🎨 When uploading the same document multiple times, the knowledge base summary will classify them into multiple categories.

Phinease · web-flow · commit 6053855fe65d · 2025-11-06T11:33:42.000+08:00
diff --git a/backend/utils/document_vector_utils.py b/backend/utils/document_vector_utils.py
@@ -17,6 +17,7 @@
 from jinja2 import Template, StrictUndefined
 from sklearn.cluster import KMeans
 from sklearn.metrics import silhouette_score
+from sklearn.metrics.pairwise import cosine_similarity
 
 from consts.const import LANGUAGE
 
@@ -77,7 +78,15 @@ def get_documents_from_es(index_name: str, es_core, sample_doc_count: int = 200)
                 "query": {
                     "term": {"path_or_url": path_or_url}
                 },
-                "size": chunk_count  # Get all chunks
+                "size": chunk_count,  # Get all chunks
+                "sort": [
+                    {
+                        "create_time": {
+                            "order": "asc",
+                            "missing": "_last"  # Put documents without create_time at the end
+                        }
+                    }
+                ]
             }
             
             chunks_response = es_core.client.search(index=index_name, body=chunks_query)
@@ -124,10 +133,9 @@ def calculate_document_embedding(doc_chunks: List[Dict], use_weighted: bool = Tr
                 embeddings.append(np.array(chunk_embedding))
                 
                 if use_weighted:
-                    # Weight by content length
+                    # Weight by content length only (removed position-based weight to reduce order dependency)
                     content_length = len(chunk.get('content', ''))
-                    position_weight = 1.5 if len(embeddings) == 1 else 1.0  # First chunk has higher weight
-                    weight = position_weight * content_length
+                    weight = content_length
                     weights.append(weight)
         
         if not embeddings:
@@ -217,6 +225,162 @@ def auto_determine_k(embeddings: np.ndarray, min_k: int = 3, max_k: int = 15) ->
         return heuristic_k
 
 
+def merge_duplicate_documents_in_clusters(clusters: Dict[int, List[str]], doc_embeddings: Dict[str, np.ndarray], similarity_threshold: float = 0.98) -> Dict[int, List[str]]:
+    """
+    Post-process clusters to merge duplicate documents (same content but different path_or_url)

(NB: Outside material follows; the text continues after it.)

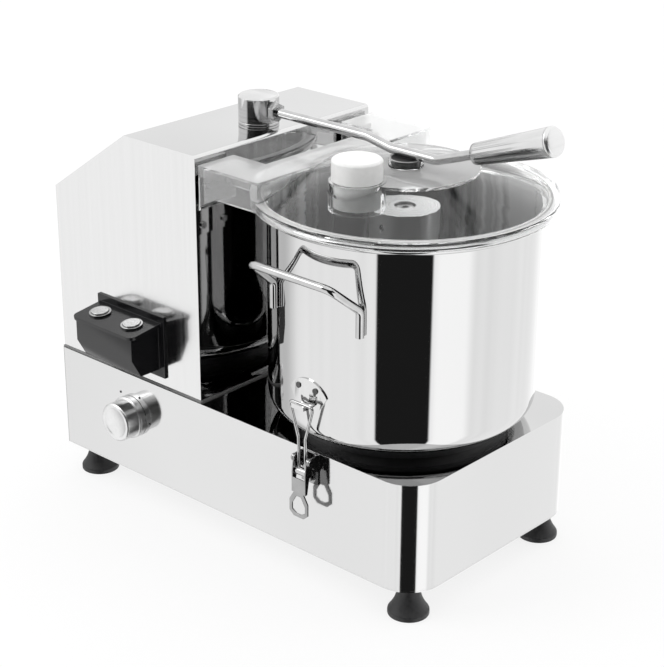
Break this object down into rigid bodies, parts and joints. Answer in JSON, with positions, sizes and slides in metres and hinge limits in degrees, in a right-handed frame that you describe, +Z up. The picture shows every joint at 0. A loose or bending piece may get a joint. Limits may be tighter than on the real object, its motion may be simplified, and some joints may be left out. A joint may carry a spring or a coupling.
{
  "type": "bowl cutter",
  "caption": "Bench-top food cutter with a motor tower, a clamped steel bowl, a clear hinged lid, a swinging lid lever and curved blades on a central hub.",
  "frame": {"origin": "on the floor, under the middle of the object's outline", "axes": "+Z up, +X from the motor tower to the bowl, the controls face -Y"},
  "size_m": [0.5486, 0.3343, 0.4752],
  "materials": {
    "brushed": "brushed stainless sheet",
    "polished": "mirror polished stainless",
    "wire": "polished round wire",
    "fasteners": "plain turned steel",
    "turned": "satin turned steel",
    "rubber": "matte black rubber",
    "grey_rubber": "soft grey rubber",
    "white_rubber": "white silicone",
    "motor_paint": "satin machine paint",
    "cast": "machined casting",
    "alloy": "satin turned aluminium",
    "bronze": "plain bearing bronze",
    "black_plastic": "matte black plastic",
    "black_gloss": "glossy black plastic",
    "board": "coated circuit board",
    "white_plastic": "smooth white plastic",
    "clear": "clear polycarbonate"
  },
  "bodies": {
    "frame": {"base_pan": "brushed", "bottom_cover": "brushed", "rubber_feet": "rubber", "foot_screws": "fasteners", "tower_shell": "brushed", "tower_seal": "grey_rubber", "tower_screws": "fasteners", "motor_plate": "motor_paint", "motor_body": "motor_paint", "motor_bolts": "fasteners", "fan_cowl": "motor_paint", "drive_belt": "rubber", "spindle_bearings": "turned", "bearing_housing": "cast", "housing_bolts": "fasteners", "shaft_seal": "rubber", "bowl_seat": "black_plastic", "control_board": "board", "interlock_sensor": "black_plastic", "cable_gland": "black_plastic", "dial_marks": "black_plastic", "potentiometer": "fasteners", "switch_box": "black_gloss", "button_bezels": "wire", "contact_blocks": "black_plastic", "post_bushing": "bronze", "lid": "clear", "lid_gasket": "white_rubber", "lid_pad": "rubber", "lid_hinge_leaves": "fasteners", "tower_hinge_leaves": "fasteners", "hinge_pins": "fasteners", "hinge_screws": "fasteners", "bowl": "polished", "bowl_handles": "wire", "catch_plates": "polished", "latch_bases": "polished"},
    "lever": {"lever_head": "turned", "lever_nut": "fasteners", "lever_rod": "wire", "lever_grip": "alloy", "grip_cap": "white_plastic", "lever_post": "turned"},
    "blades": {"spindle": "turned", "driven_pulley": "alloy", "blade_hub": "turned", "s_blades": "polished", "hub_screw": "fasteners", "set_screw": "black_plastic"},
    "motor_rotor": {"motor_shaft": "turned", "motor_fan": "black_plastic", "drive_pulley": "alloy"},
    "pusher": {"pusher": "white_plastic"},
    "start_button": {"start_button": "alloy"},
    "stop_button": {"stop_button": "alloy"},
    "speed_knob": {"speed_knob": "alloy"},
    "front_latch_lever": {"front_latch_lever": "polished"},
    "rear_latch_lever": {"rear_latch_lever": "polished"},
    "front_bail": {"front_bail": "wire"},
    "rear_bail": {"rear_bail": "wire"}
  },
  "joints": [
    {"name": "lever_swing", "type": "hinge", "parent": "frame", "child": "lever", "pos_m": [-0.09679, 0.00215, 0.42], "axis": [0, 0, 1], "range_deg": [0, 120]},
    {"name": "blade_spin", "type": "hinge", "parent": "frame", "child": "blades", "pos_m": [0.09921, 0.00215, 0.2], "axis": [0, 0, 1], "continuous": true},
    {"name": "motor_spin", "type": "hinge", "parent": "frame", "child": "motor_rotor", "pos_m": [-0.16479, 0.00215, 0.2], "axis": [0, 0, 1], "continuous": true},
    {"name": "pusher_lift", "type": "slide", "parent": "frame", "child": "pusher", "axis": [0, 0, 1], "range_m": [0, 0.06]},
    {"name": "start_press", "type": "slide", "parent": "frame", "child": "start_button", "axis": [0, 0.1219, -0.9925], "range_m": [0, 0.003], "stiffness_N_per_m": 800},
    {"name": "stop_press", "type": "slide", "parent": "frame", "child": "stop_button", "axis": [0, 0.1219, -0.9925], "range_m": [0, 0.003], "stiffness_N_per_m": 800},
    {"name": "knob_turn", "type": "hinge", "parent": "frame", "child": "speed_knob", "pos_m": [-0.16329, -0.13785, 0.0997], "axis": [0, 1, 0], "range_deg": [0, 280]},
    {"name": "front_latch_turn", "type": "hinge", "parent": "frame", "child": "front_latch_lever", "pos_m": [0.09571, -0.13885, 0.1414], "axis": [-1, 0, 0], "range_deg": [0, 100]},
    {"name": "front_bail_turn", "type": "hinge", "parent": "front_latch_lever", "child": "front_bail", "pos_m": [0.09571, -0.13835, 0.1284], "axis": [-1, 0, 0], "range_deg": [-88, 0]},
    {"name": "rear_latch_turn", "type": "hinge", "parent": "frame", "child": "rear_latch_lever", "pos_m": [0.09571, 0.14315, 0.1414], "axis": [1, 0, 0], "range_deg": [0, 100]},
    {"name": "rear_bail_turn", "type": "hinge", "parent": "rear_latch_lever", "child": "rear_bail", "pos_m": [0.09571, 0.14265, 0.1284], "axis": [1, 0, 0], "range_deg": [-88, 0]}
  ],
  "couplings": [
    {"joint": "motor_spin", "follows": "blade_spin", "ratio": 2.5},
    {"joint": "front_bail_turn", "follows": "front_latch_turn", "ratio": -0.88},
    {"joint": "rear_bail_turn", "follows": "rear_latch_turn", "ratio": -0.88}
  ]
}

+    that were incorrectly split into different clusters.
+    
+    Args:
+        clusters: Dictionary mapping cluster IDs to lists of document IDs
+        doc_embeddings: Dictionary mapping document IDs to their embeddings
+        similarity_threshold: Cosine similarity threshold to consider documents as duplicates (default: 0.98)
+        
+    Returns:
+        Updated clusters dictionary with duplicate documents merged
+    """
+    try:
+        if not clusters or not doc_embeddings:
+            return clusters
+        
+        # Skip merging if there's only one cluster (nothing to merge)
+        if len(clusters) <= 1:
+            return clusters
+        
+        # Build a mapping from doc_id to its current cluster
+        doc_to_cluster = {}
+        for cluster_id, doc_ids in clusters.items():
+            for doc_id in doc_ids:
+                doc_to_cluster[doc_id] = cluster_id
+        
+        # Find duplicate pairs with high similarity
+        doc_ids_list = list(doc_embeddings.keys())
+        merged_pairs = []
+        
+        for i, doc_id1 in enumerate(doc_ids_list):
+            if doc_id1 not in doc_embeddings:
+                continue
+            
+            embedding1 = doc_embeddings[doc_id1]
+            
+            for j, doc_id2 in enumerate(doc_ids_list[i+1:], start=i+1):
+                if doc_id2 not in doc_embeddings:
+                    continue
+                
+                embedding2 = doc_embeddings[doc_id2]
+                
+                # Calculate cosine similarity
+                similarity = cosine_similarity(
+                    embedding1.reshape(1, -1),
+                    embedding2.reshape(1, -1)
+                )[0][0]
+                
+                # If similarity is very high, they are likely duplicates
+                if similarity >= similarity_threshold:
+                    cluster1 = doc_to_cluster.get(doc_id1)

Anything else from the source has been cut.